WORK TO DO:
Quote exactly, and only, the lines from the one with "points = [vertex.co" down to the one with "bpy.context.scene.collection.objects.link(empty)", both included.

[Rows from a 3D modeling dataset]
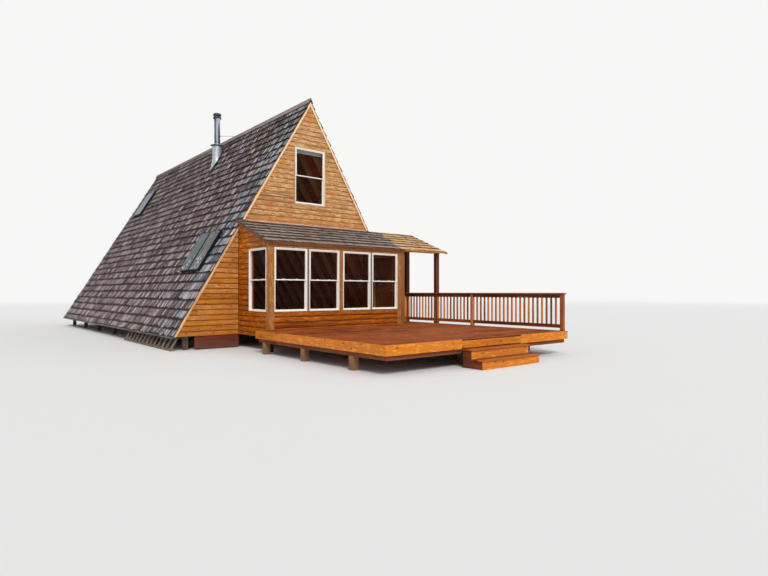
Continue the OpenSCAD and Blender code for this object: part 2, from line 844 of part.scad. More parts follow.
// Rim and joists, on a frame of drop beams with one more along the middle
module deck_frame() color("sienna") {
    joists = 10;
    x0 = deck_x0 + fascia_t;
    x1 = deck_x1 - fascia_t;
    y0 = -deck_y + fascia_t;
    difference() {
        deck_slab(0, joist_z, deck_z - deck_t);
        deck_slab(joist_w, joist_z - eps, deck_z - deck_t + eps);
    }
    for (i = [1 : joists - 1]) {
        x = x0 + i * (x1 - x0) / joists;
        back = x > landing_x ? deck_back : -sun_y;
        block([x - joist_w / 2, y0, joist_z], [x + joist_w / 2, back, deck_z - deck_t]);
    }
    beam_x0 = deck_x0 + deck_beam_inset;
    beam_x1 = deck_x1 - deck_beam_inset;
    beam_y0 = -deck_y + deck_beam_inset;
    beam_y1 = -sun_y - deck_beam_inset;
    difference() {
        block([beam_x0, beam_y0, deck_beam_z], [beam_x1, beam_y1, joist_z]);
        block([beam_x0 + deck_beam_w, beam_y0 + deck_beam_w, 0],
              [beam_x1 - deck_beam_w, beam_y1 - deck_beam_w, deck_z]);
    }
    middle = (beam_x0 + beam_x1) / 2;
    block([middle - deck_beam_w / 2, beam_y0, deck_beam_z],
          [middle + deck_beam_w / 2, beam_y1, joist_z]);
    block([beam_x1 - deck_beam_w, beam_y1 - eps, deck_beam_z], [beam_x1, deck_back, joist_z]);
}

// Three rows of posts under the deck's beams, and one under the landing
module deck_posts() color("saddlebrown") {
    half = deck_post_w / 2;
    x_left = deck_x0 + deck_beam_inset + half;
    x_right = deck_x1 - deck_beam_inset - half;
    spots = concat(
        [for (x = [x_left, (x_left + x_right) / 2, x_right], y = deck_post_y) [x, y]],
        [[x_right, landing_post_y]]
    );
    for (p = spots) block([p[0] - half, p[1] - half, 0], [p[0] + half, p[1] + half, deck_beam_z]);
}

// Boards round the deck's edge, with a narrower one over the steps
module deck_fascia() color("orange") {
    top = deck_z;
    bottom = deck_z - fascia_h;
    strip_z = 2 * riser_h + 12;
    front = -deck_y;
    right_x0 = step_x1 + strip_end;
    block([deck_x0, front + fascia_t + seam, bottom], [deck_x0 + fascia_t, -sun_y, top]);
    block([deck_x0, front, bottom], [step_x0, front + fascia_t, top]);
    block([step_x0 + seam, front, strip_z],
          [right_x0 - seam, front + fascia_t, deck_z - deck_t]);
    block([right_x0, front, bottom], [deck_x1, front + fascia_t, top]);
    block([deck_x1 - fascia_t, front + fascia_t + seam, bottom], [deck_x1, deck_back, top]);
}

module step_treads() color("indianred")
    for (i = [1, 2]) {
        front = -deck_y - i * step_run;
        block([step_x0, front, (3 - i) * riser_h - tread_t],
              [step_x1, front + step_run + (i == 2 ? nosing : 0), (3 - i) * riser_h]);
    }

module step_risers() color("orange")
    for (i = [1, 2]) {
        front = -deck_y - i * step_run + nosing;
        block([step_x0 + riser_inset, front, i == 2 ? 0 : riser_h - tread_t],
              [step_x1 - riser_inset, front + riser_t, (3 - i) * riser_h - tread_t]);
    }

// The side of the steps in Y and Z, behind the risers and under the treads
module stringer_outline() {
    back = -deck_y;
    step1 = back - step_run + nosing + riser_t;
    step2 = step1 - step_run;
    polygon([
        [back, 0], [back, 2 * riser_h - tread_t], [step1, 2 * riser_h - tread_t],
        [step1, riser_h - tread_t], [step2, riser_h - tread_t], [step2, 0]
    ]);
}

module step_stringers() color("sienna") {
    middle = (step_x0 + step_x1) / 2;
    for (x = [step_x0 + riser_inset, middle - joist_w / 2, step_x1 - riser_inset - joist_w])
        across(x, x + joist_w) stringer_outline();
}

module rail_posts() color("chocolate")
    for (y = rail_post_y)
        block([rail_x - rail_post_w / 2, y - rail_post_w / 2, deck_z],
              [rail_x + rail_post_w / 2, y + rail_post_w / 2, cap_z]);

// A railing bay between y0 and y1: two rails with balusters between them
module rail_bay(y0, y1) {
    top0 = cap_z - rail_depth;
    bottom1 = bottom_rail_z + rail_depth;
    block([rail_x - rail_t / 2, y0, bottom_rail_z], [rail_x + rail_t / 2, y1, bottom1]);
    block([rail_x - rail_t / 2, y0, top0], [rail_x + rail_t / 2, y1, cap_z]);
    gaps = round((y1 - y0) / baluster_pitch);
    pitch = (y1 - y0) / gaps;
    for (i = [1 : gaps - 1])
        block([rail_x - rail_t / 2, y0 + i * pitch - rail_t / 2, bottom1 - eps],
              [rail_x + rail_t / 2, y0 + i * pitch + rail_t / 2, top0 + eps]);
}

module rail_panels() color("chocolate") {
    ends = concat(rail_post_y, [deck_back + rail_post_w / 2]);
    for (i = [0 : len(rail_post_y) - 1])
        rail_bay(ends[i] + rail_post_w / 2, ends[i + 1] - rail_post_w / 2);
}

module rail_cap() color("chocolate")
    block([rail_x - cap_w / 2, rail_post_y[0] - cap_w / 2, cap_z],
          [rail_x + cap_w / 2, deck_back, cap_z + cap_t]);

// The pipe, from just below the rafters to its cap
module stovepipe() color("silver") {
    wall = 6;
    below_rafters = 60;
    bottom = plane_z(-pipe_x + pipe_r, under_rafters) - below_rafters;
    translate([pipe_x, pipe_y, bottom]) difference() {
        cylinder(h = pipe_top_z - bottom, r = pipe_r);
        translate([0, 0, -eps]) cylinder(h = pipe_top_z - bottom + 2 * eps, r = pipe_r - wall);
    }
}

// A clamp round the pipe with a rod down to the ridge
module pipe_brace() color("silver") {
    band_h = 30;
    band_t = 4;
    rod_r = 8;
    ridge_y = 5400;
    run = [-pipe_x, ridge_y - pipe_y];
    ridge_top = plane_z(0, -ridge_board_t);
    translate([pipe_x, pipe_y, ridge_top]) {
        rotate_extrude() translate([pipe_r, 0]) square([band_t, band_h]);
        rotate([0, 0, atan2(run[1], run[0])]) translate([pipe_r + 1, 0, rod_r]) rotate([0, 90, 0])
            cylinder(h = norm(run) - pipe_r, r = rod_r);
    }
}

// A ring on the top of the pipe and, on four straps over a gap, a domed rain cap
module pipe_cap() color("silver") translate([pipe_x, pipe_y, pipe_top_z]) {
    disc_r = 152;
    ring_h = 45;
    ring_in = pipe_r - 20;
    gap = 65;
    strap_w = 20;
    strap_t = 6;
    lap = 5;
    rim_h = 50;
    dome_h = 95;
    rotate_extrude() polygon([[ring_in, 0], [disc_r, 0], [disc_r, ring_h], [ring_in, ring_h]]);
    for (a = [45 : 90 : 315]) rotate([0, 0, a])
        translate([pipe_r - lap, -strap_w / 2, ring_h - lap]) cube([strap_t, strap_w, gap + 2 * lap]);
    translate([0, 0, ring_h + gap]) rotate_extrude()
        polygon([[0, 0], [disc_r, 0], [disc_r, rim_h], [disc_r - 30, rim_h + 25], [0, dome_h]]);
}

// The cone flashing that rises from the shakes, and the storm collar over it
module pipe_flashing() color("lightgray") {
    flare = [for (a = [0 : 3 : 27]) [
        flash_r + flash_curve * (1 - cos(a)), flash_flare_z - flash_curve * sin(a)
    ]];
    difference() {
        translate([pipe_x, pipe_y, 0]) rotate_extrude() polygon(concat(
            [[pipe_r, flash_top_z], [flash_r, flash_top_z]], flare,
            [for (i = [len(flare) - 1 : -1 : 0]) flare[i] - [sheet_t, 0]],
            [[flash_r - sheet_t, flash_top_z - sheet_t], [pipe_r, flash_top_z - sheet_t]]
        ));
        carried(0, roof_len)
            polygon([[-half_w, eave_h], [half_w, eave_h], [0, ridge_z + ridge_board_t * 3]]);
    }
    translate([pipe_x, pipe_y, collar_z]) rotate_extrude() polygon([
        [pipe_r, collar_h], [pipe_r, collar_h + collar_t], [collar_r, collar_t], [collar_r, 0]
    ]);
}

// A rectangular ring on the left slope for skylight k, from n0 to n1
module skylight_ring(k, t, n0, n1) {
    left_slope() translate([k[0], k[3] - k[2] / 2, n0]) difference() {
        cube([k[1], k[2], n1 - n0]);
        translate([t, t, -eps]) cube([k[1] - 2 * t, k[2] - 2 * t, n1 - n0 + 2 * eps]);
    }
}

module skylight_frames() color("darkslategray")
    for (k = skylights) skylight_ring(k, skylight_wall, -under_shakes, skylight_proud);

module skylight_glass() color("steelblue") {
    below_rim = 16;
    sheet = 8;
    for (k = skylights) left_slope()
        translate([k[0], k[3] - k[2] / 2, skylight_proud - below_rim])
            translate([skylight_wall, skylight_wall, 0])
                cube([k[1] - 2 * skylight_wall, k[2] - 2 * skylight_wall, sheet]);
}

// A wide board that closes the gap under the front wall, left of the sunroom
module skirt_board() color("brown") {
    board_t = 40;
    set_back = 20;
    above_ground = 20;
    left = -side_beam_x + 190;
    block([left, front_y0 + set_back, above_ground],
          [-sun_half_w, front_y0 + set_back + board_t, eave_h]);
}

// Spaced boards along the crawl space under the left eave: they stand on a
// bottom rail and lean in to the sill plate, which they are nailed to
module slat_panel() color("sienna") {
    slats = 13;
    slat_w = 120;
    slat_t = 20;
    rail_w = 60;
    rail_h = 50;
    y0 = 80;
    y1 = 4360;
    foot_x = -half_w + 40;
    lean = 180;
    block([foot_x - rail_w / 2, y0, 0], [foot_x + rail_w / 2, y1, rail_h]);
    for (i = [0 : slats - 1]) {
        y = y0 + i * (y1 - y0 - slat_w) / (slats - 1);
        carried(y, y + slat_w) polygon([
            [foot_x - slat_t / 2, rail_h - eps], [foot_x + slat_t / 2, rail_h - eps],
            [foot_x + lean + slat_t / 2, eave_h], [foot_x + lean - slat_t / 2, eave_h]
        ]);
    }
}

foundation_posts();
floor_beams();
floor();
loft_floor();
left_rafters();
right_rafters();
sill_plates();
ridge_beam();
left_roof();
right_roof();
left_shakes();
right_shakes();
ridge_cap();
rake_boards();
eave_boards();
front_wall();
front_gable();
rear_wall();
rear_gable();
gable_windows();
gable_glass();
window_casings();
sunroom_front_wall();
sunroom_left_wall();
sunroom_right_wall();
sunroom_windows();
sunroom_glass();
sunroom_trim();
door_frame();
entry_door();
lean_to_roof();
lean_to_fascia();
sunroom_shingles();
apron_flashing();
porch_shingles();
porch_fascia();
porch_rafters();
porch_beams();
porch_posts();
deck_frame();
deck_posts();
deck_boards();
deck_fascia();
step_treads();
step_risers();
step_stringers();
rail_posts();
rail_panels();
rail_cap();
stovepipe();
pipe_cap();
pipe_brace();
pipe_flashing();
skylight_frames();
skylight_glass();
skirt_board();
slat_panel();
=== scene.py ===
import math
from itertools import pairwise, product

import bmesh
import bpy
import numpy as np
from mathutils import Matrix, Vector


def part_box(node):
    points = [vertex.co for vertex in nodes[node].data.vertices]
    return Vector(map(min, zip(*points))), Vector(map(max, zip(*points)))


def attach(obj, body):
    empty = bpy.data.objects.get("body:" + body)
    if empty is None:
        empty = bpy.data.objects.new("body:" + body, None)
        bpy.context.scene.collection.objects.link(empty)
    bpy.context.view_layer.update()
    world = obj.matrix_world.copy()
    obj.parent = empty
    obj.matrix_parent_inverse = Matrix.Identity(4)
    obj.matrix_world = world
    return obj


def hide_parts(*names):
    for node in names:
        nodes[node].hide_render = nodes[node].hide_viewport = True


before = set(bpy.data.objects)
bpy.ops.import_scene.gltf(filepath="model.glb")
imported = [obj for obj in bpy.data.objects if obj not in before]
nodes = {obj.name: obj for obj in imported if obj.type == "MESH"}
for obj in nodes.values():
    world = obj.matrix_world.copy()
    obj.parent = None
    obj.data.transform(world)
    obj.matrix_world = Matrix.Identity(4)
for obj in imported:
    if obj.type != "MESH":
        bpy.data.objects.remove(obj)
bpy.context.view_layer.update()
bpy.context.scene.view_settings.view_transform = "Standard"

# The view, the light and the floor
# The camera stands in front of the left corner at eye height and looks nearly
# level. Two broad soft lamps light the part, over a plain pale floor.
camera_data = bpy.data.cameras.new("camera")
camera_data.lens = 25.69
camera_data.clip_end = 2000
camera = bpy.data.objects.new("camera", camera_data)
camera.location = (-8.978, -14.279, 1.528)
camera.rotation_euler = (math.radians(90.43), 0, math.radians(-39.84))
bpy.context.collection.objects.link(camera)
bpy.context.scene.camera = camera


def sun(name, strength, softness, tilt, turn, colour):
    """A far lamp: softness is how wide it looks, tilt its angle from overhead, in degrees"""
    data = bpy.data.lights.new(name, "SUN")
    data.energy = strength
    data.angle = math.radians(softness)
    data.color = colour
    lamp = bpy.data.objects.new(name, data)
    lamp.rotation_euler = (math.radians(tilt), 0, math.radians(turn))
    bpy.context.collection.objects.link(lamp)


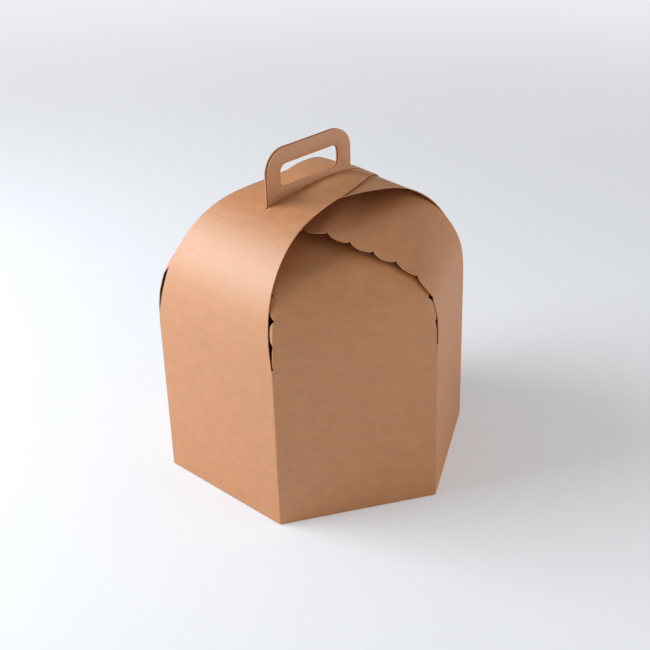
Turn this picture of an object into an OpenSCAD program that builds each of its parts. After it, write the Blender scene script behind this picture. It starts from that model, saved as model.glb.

FINAL RESULT:
    points = [vertex.co for vertex in nodes[node].data.vertices]
    return Vector(map(min, zip(*points))), Vector(map(max, zip(*points)))


def attach(obj, body):
    empty = bpy.data.objects.get("body:" + body)
    if empty is None:
        empty = bpy.data.objects.new("body:" + body, None)
        bpy.context.scene.collection.objects.link(empty)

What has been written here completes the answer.